(Problem requirements) Reproduce each line exactly, including spacing and punctuation.

(Data entries)

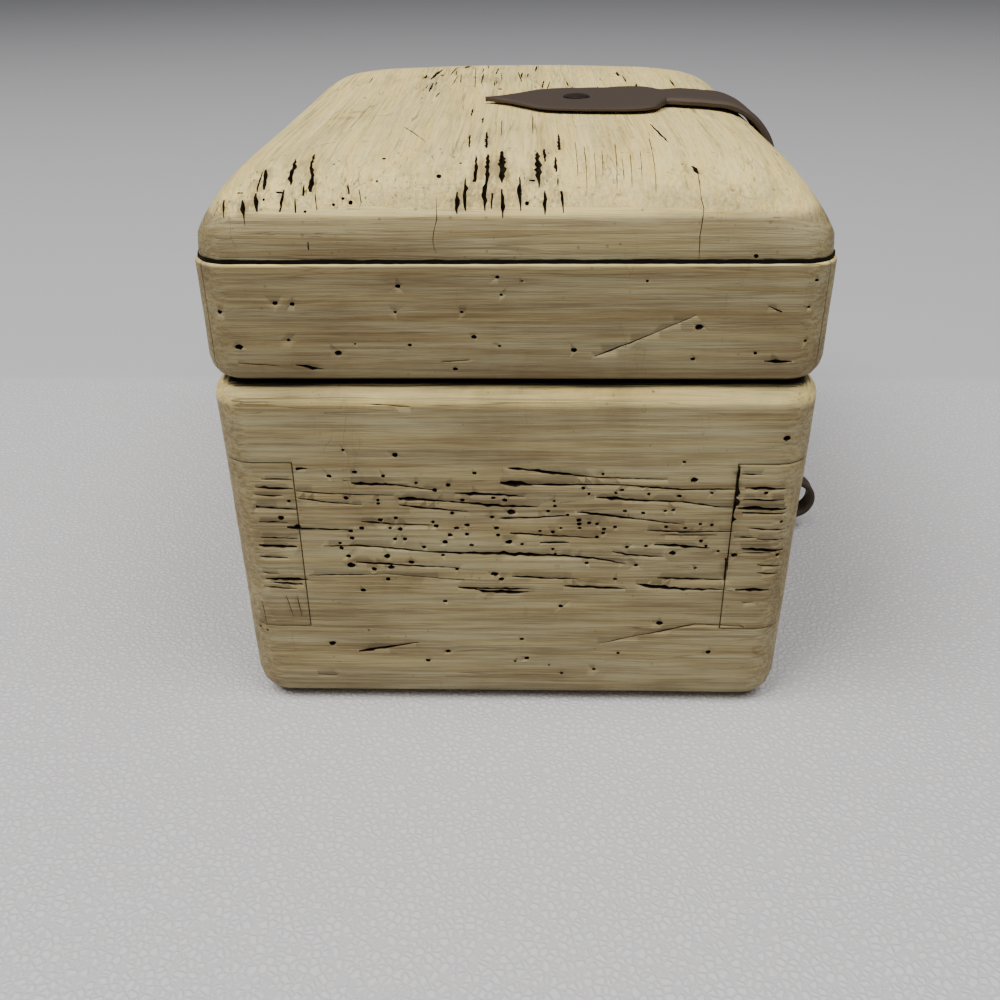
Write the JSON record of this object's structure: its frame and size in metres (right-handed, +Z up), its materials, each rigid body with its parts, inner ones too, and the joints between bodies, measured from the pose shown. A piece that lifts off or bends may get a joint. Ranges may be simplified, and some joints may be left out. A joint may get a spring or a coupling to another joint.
{
  "type": "cigar box",
  "caption": "Small lined cigar box in thick painted wood with a domed lid on butt hinges, closed by a forged strap hasp over a staple.",
  "frame": {"origin": "centre of the box's underside", "axes": "+X along the box's length, -Y out of the front with the hasp, +Z up"},
  "size_m": [0.203, 0.1889, 0.1523],
  "materials": {
    "painted_wood": "worn cream paint under a brown glaze",
    "bare_wood": "bare, stained",
    "cedar": "bare, sanded",
    "forged_iron": "forged, dark brown patina",
    "aged_brass": "aged",
    "dull_steel": "dull"
  },
  "bodies": {
    "box": {"front_board": "painted_wood", "back_board": "painted_wood", "left_end_board": "painted_wood", "right_end_board": "painted_wood", "bottom_board": "bare_wood", "cedar_floor": "cedar", "cedar_front": "cedar", "cedar_back": "cedar", "cedar_left": "cedar", "cedar_right": "cedar", "left_hinge_lower_leaf": "aged_brass", "right_hinge_lower_leaf": "aged_brass", "left_hinge_pin": "dull_steel", "right_hinge_pin": "dull_steel", "left_hinge_body_screw_1": "dull_steel", "left_hinge_body_screw_2": "dull_steel", "right_hinge_body_screw_1": "dull_steel", "right_hinge_body_screw_2": "dull_steel", "hasp_staple": "forged_iron"},
    "lid": {"lid_front_rail": "painted_wood", "lid_back_rail": "painted_wood", "lid_left_rail": "painted_wood", "lid_right_rail": "painted_wood", "lid_slab": "painted_wood", "lid_cedar_ceiling": "cedar", "lid_cedar_front": "cedar", "lid_cedar_back": "cedar", "lid_cedar_left": "cedar", "lid_cedar_right": "cedar", "left_hinge_upper_leaf": "aged_brass", "right_hinge_upper_leaf": "aged_brass", "left_hinge_lid_screw_1": "dull_steel", "left_hinge_lid_screw_2": "dull_steel", "right_hinge_lid_screw_1": "dull_steel", "right_hinge_lid_screw_2": "dull_steel", "hasp_plate": "forged_iron", "hasp_pin": "dull_steel", "leaf_nail": "forged_iron", "strap_nail_1": "forged_iron", "strap_nail_2": "forged_iron"},
    "hasp": {"hasp_drop": "forged_iron"}
  },
  "joints": [
    {"name": "lid_hinge", "type": "hinge", "parent": "box", "child": "lid", "pos_m": [0, 0.077, 0.09915], "axis": [-1, 0, 0], "range_deg": [0, 100]},
    {"name": "hasp_hinge", "type": "hinge", "parent": "lid", "child": "hasp", "pos_m": [0, -0.0795, 0.113], "axis": [-1, 0, 0], "range_deg": [0, 160]}
  ]
}
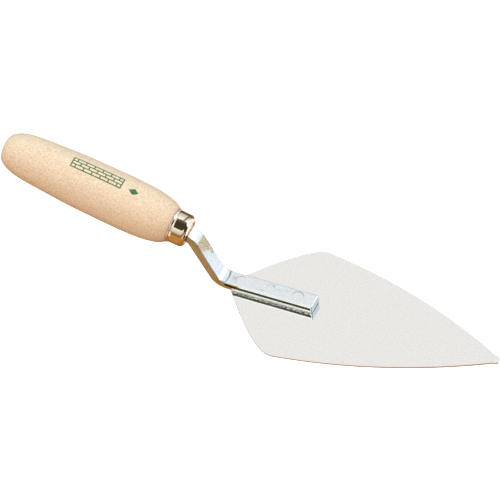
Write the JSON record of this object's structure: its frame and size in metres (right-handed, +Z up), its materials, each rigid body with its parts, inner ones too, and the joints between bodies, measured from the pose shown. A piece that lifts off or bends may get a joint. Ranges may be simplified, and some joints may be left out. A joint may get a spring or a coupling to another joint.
{
  "type": "brick trowel",
  "caption": "Pointing-pattern brick trowel: flat pointed steel blade, cranked steel shank welded on top, brass ferrule and turned wooden handle.",
  "frame": {"origin": "On the blade's underside, on its centre line, below the middle of the whole trowel", "axes": "+X along the blade towards its tip, +Y across the blade, +Z up, away from the blade's underside"},
  "size_m": [0.3238, 0.0876, 0.0815],
  "materials": {
    "blade_steel": "ground and polished carbon steel, fine scratches",
    "shank_steel": "bright zinc plating, bluish, with weld marks",
    "ferrule_brass": "polished pale brass plating",
    "handle_beech": "turned beech, clear satin lacquer",
    "weld_metal": "fused steel, hidden between the bar and the blade"
  },
  "bodies": {
    "root": {"blade": "blade_steel", "shank": "shank_steel", "ferrule": "ferrule_brass", "handle": "handle_beech", "weld_heel": "weld_metal", "weld_middle": "weld_metal", "weld_front": "weld_metal"}
  },
  "joints": []
}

(Written answer)
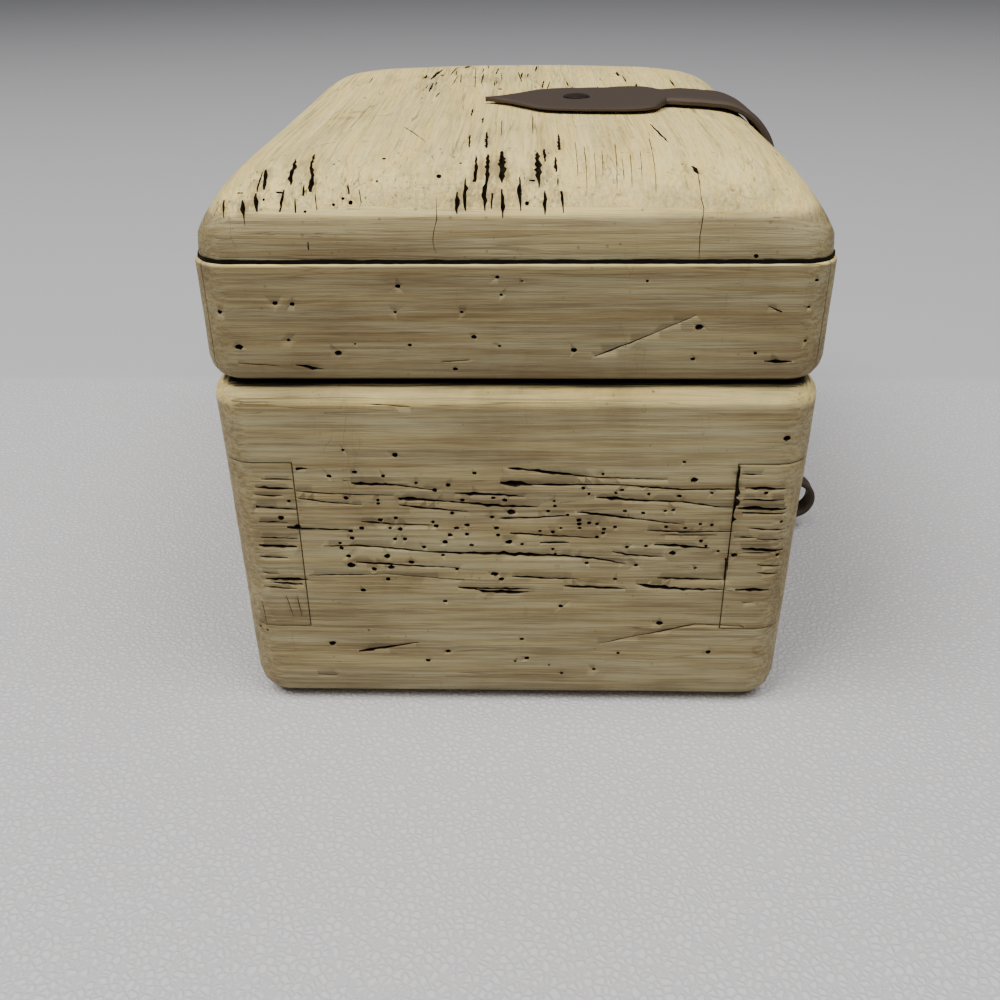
Write the JSON record of this object's structure: its frame and size in metres (right-handed, +Z up), its materials, each rigid body with its parts, inner ones too, and the joints between bodies, measured from the pose shown. A piece that lifts off or bends may get a joint. Ranges may be simplified, and some joints may be left out. A joint may get a spring or a coupling to another joint.
{
  "type": "cigar box",
  "caption": "Small lined cigar box in thick painted wood with a domed lid on butt hinges, closed by a forged strap hasp over a staple.",
  "frame": {"origin": "centre of the box's underside", "axes": "+X along the box's length, -Y out of the front with the hasp, +Z up"},
  "size_m": [0.203, 0.1889, 0.1523],
  "materials": {
    "painted_wood": "worn cream paint under a brown glaze",
    "bare_wood": "bare, stained",
    "cedar": "bare, sanded",
    "forged_iron": "forged, dark brown patina",
    "aged_brass": "aged",
    "dull_steel": "dull"
  },
  "bodies": {
    "box": {"front_board": "painted_wood", "back_board": "painted_wood", "left_end_board": "painted_wood", "right_end_board": "painted_wood", "bottom_board": "bare_wood", "cedar_floor": "cedar", "cedar_front": "cedar", "cedar_back": "cedar", "cedar_left": "cedar", "cedar_right": "cedar", "left_hinge_lower_leaf": "aged_brass", "right_hinge_lower_leaf": "aged_brass", "left_hinge_pin": "dull_steel", "right_hinge_pin": "dull_steel", "left_hinge_body_screw_1": "dull_steel", "left_hinge_body_screw_2": "dull_steel", "right_hinge_body_screw_1": "dull_steel", "right_hinge_body_screw_2": "dull_steel", "hasp_staple": "forged_iron"},
    "lid": {"lid_front_rail": "painted_wood", "lid_back_rail": "painted_wood", "lid_left_rail": "painted_wood", "lid_right_rail": "painted_wood", "lid_slab": "painted_wood", "lid_cedar_ceiling": "cedar", "lid_cedar_front": "cedar", "lid_cedar_back": "cedar", "lid_cedar_left": "cedar", "lid_cedar_right": "cedar", "left_hinge_upper_leaf": "aged_brass", "right_hinge_upper_leaf": "aged_brass", "left_hinge_lid_screw_1": "dull_steel", "left_hinge_lid_screw_2": "dull_steel", "right_hinge_lid_screw_1": "dull_steel", "right_hinge_lid_screw_2": "dull_steel", "hasp_plate": "forged_iron", "hasp_pin": "dull_steel", "leaf_nail": "forged_iron", "strap_nail_1": "forged_iron", "strap_nail_2": "forged_iron"},
    "hasp": {"hasp_drop": "forged_iron"}
  },
  "joints": [
    {"name": "lid_hinge", "type": "hinge", "parent": "box", "child": "lid", "pos_m": [0, 0.077, 0.09915], "axis": [-1, 0, 0], "range_deg": [0, 100]},
    {"name": "hasp_hinge", "type": "hinge", "parent": "lid", "child": "hasp", "pos_m": [0, -0.0795, 0.113], "axis": [-1, 0, 0], "range_deg": [0, 160]}
  ]
}
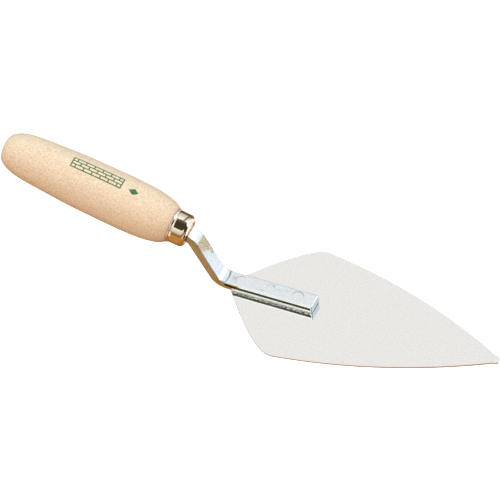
Write the JSON record of this object's structure: its frame and size in metres (right-handed, +Z up), its materials, each rigid body with its parts, inner ones too, and the joints between bodies, measured from the pose shown. A piece that lifts off or bends may get a joint. Ranges may be simplified, and some joints may be left out. A joint may get a spring or a coupling to another joint.
{
  "type": "brick trowel",
  "caption": "Pointing-pattern brick trowel: flat pointed steel blade, cranked steel shank welded on top, brass ferrule and turned wooden handle.",
  "frame": {"origin": "On the blade's underside, on its centre line, below the middle of the whole trowel", "axes": "+X along the blade towards its tip, +Y across the blade, +Z up, away from the blade's underside"},
  "size_m": [0.3238, 0.0876, 0.0815],
  "materials": {
    "blade_steel": "ground and polished carbon steel, fine scratches",
    "shank_steel": "bright zinc plating, bluish, with weld marks",
    "ferrule_brass": "polished pale brass plating",
    "handle_beech": "turned beech, clear satin lacquer",
    "weld_metal": "fused steel, hidden between the bar and the blade"
  },
  "bodies": {
    "root": {"blade": "blade_steel", "shank": "shank_steel", "ferrule": "ferrule_brass", "handle": "handle_beech", "weld_heel": "weld_metal", "weld_middle": "weld_metal", "weld_front": "weld_metal"}
  },
  "joints": []
}